- _Exercise objective_: Restate the span of lines that starts with the line containing "Continue the Blender" and ends with the line containing "return 0.5 *", word for word, including both, with nothing else.

- _Data for processing_:
● ● ●

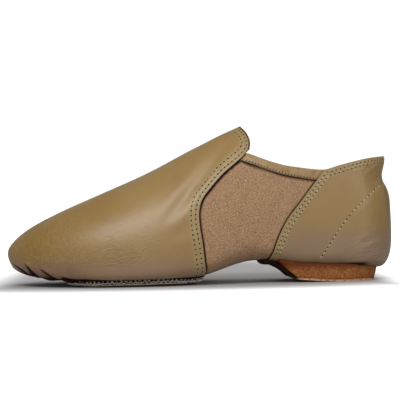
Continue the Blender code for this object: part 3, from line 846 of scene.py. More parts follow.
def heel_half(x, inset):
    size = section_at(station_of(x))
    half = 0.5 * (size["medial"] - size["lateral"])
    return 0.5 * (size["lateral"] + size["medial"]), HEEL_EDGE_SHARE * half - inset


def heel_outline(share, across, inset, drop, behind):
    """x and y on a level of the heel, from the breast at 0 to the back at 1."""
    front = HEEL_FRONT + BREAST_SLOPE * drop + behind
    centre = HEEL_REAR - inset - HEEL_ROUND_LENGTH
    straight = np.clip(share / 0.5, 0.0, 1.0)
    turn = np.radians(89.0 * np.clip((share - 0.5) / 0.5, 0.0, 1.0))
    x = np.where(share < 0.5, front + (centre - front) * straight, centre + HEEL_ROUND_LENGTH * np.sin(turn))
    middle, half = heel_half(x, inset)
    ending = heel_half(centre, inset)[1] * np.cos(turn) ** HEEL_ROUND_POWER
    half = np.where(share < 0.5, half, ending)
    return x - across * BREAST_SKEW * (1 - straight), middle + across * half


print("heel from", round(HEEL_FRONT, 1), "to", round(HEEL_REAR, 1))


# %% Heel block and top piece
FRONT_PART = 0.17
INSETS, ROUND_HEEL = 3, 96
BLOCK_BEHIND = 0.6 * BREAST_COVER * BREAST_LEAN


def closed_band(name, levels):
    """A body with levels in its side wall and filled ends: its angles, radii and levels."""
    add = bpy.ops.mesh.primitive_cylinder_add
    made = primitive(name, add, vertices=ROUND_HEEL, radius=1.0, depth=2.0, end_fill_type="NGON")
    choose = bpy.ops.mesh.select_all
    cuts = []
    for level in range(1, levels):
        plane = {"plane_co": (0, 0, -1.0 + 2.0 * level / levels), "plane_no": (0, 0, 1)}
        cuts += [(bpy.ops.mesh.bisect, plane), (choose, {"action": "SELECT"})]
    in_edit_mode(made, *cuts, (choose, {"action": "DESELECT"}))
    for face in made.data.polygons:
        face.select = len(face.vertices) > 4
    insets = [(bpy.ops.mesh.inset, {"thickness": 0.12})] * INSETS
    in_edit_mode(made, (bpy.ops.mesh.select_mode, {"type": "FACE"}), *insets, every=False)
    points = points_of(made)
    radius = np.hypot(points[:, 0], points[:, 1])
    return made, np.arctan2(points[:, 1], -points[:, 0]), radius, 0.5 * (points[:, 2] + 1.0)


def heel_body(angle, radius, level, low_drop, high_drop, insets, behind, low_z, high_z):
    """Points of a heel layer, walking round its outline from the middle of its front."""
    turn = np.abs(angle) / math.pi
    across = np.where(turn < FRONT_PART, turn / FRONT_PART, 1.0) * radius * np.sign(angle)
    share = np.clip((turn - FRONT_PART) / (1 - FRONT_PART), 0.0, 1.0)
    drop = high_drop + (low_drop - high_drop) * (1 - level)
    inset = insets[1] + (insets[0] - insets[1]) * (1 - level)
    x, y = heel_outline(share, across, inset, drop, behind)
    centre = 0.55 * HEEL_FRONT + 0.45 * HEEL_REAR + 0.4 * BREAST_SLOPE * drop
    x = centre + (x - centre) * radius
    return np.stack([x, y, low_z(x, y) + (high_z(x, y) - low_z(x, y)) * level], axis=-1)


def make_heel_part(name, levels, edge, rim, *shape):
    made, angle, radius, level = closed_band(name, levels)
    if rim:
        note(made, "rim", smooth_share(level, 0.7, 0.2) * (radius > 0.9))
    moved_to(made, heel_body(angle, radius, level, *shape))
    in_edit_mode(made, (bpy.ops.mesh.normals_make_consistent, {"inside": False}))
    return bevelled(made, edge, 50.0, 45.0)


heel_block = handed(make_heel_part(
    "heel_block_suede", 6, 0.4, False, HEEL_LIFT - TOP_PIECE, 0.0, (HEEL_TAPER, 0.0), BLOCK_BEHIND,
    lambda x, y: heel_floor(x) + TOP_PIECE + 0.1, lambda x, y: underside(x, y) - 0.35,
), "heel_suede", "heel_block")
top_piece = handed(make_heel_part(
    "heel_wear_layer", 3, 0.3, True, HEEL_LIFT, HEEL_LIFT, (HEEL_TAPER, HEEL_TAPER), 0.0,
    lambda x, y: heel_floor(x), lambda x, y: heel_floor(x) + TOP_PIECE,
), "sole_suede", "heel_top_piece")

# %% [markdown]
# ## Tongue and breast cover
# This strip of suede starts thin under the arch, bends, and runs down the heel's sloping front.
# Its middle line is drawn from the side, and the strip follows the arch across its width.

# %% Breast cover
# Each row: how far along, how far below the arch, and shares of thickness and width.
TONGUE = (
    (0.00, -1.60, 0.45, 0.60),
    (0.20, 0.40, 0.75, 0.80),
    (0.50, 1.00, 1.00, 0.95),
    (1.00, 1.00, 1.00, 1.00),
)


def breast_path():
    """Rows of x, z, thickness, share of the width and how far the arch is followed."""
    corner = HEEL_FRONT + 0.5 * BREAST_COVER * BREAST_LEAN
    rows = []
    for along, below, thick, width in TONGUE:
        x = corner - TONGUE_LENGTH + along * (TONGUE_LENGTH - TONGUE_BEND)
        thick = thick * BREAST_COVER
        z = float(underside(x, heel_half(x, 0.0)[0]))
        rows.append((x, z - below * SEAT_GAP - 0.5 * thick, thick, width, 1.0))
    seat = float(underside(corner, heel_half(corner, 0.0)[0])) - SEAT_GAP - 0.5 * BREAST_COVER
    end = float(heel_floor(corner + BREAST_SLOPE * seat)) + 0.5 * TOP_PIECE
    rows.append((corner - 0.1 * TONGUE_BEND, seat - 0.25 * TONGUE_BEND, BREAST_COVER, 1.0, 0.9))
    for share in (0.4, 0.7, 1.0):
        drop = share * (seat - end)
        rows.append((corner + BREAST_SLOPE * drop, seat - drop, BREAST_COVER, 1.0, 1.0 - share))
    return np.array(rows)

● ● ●

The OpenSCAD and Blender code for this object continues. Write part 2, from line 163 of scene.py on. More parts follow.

● ● ●

- _Written answer_:
Continue the Blender code for this object: part 3, from line 846 of scene.py. More parts follow.
def heel_half(x, inset):
    size = section_at(station_of(x))
    half = 0.5 * (size["medial"] - size["lateral"])
    return 0.5 * (size["lateral"] + size["medial"]), HEEL_EDGE_SHARE * half - inset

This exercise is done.